L’impossibilità di identificarsi in simboli condivisi che rappresentino un’idealità non meramente individualistica o materialistica è divenuta prassi quotidiana. Nel contempo, il dissenso nei confronti della classe politica ha raggiunto livelli inauditi. Quanti di noi non si sentono in alcun modo rappresentati dai politici contemporanei? A giudicare dal numero di coloro che non votano, o votano senza essere affatto convinti, o votano con motivazioni di basso profilo, siamo tantissimi. Il numero aumenta in maniera esponenziale se consideriamo anche gli elettori che, negli ultimi anni, ed ancora oggi (sia pure per partiti diversi), hanno proiettato la loro fiducia su gruppi politici che si sono mostrati poi del tutto inadatti a sostenere il ruolo che molti si aspettavano che loro assumessero.
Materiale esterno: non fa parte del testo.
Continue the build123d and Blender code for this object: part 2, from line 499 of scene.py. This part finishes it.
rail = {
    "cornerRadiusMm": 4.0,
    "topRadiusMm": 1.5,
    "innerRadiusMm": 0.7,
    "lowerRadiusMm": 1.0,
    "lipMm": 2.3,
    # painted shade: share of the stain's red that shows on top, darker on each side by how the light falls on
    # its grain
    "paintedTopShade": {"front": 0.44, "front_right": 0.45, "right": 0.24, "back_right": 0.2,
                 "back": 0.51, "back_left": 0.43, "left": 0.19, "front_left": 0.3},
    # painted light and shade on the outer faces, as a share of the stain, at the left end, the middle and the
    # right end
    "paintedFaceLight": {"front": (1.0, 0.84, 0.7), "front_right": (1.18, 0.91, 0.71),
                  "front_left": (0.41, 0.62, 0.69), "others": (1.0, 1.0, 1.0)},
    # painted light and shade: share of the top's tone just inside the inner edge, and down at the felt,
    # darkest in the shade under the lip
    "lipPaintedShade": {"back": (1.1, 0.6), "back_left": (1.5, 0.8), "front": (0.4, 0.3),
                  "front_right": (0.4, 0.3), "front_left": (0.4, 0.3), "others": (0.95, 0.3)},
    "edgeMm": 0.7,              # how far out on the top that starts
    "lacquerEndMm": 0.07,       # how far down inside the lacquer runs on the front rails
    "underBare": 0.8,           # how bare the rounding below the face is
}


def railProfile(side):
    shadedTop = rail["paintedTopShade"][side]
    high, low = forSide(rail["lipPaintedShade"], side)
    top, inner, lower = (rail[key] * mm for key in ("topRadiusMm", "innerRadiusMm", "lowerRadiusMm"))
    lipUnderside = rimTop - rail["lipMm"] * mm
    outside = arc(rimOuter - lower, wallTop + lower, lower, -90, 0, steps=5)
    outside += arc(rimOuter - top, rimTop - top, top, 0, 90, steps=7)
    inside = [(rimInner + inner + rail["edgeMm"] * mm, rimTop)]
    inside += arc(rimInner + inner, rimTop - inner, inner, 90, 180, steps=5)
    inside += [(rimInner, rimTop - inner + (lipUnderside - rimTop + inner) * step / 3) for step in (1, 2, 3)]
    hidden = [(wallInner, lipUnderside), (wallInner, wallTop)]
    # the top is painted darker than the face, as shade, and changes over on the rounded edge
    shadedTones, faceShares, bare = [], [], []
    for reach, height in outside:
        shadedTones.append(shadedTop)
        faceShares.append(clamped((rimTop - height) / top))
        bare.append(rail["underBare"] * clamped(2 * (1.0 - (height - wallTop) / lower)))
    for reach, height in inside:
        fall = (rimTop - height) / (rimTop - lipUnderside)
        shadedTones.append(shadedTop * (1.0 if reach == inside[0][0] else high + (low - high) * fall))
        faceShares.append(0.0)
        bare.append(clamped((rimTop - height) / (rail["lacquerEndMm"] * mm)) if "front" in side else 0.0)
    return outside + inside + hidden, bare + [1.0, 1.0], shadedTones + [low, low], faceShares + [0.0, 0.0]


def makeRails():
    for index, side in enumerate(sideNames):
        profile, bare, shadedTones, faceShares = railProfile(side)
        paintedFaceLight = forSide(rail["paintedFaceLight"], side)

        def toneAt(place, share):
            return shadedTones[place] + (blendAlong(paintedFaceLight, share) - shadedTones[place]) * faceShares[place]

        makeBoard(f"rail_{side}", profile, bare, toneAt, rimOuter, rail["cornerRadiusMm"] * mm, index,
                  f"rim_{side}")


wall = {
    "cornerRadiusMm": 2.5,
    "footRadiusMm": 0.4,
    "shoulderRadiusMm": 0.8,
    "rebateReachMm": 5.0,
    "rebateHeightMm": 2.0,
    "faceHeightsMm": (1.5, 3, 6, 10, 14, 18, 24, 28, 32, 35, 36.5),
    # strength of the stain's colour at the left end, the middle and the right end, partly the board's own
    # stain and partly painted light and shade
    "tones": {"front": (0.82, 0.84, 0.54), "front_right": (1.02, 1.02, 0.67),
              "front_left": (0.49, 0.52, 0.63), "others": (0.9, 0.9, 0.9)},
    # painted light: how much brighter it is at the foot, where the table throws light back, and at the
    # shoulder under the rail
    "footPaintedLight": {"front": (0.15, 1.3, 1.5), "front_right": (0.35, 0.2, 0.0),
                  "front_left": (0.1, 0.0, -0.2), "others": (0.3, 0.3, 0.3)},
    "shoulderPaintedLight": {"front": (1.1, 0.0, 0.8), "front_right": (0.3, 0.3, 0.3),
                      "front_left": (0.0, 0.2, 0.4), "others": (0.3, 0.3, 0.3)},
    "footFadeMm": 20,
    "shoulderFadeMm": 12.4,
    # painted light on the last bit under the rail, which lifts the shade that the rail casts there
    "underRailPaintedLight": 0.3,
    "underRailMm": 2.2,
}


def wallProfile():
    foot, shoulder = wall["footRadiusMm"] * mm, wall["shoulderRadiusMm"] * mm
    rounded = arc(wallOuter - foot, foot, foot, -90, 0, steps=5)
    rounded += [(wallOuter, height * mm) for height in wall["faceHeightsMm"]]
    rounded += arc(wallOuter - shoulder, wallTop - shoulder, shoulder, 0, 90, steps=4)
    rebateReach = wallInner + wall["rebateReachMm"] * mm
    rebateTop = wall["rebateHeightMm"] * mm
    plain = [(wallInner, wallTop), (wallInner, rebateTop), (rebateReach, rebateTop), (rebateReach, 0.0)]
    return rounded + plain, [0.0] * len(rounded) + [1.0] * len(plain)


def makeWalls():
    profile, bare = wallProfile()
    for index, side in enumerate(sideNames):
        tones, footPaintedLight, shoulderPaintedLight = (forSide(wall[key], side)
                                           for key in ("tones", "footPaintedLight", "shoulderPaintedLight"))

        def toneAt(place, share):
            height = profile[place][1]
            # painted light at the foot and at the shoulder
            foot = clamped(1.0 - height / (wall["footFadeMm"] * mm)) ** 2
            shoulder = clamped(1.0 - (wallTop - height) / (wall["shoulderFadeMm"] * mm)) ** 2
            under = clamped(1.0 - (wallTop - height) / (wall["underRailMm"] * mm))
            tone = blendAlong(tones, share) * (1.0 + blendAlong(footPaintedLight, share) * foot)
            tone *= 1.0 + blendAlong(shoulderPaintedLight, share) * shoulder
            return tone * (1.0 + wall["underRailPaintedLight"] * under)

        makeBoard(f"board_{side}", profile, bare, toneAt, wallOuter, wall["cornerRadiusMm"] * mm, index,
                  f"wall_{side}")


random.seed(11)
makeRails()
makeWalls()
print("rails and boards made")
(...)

In questo quadro storico, credo sia dunque legittimo distogliere lo sguardo dalla classe politica e rivolgerlo al cosiddetto “popolo” degli elettori. Si tratta di un’operazione necessaria, poiché occorre pensare e sostenere con forza l’idea di un filo di continuità non staccabile fra classe politica e cittadini. Dunque, se sono venuti meno gli elementi di identificazione collettiva nei partiti e nei leader politici, tutto questo non può non avere una causa importante all’interno dello stesso tessuto socio-culturale del nostro Occidente.
Mi sembra, pertanto, del tutto ovvio e necessario porre la domanda che ritengo decisiva in questo preciso momento storico. Tanto più importante ove si consideri che la situazione di crisi della rappresentanza non riguarda – appunto -, soltanto il nostro paese, ma attraversa in maniera diffusa e trasversale l’intero mondo occidentale. E la domanda è la seguente: che cosa uscirà dall’immenso spazio vuoto che si sta aprendo e dilatando sempre più nel mondo socio-politico contemporaneo? Il vuoto di senso attraversa da parte a parte un mondo politico che oscilla dal “politicamente corretto” della sinistra, spesso ipocrita e vassalla dei grandi potentati della finanza europea e mondiale, alla xenofobia aberrante e ottusa della destra, assolutamente povera di contenuti che non siano reattivi e spesso assolutamente sciocchi, per non parlare di gruppi ondivaghi ed opportunistici che non sanno neppure loro a quale santo votarsi, sta raggiungendo livelli che assai a fatica possono essere tollerati da una coscienza individuale, a sua volta, sempre più sofferente.
Con la loro collocazione strategica e la connessa incapacità di dare un senso concreto ai bisogni reali degli uomini, questi schieramenti stanno sottoponendo le comunità occidentali ad una prova che non ha alcun precedente storico. E la situazione è tanto più grave in quanto il tutto è ammantato da una retorica fastidiosa e ideologica che vanta la libertà come un elemento decisivo dei nostri sistemi politici.
In questo quadro, mi chiedo, quanti sono fra noi coloro che, consapevoli di tutto questo, ma impediti dal fare alcunché, saranno destinati a subire, come tutti gli altri i danni e le conseguenze, della colossale stupidità contemporanea?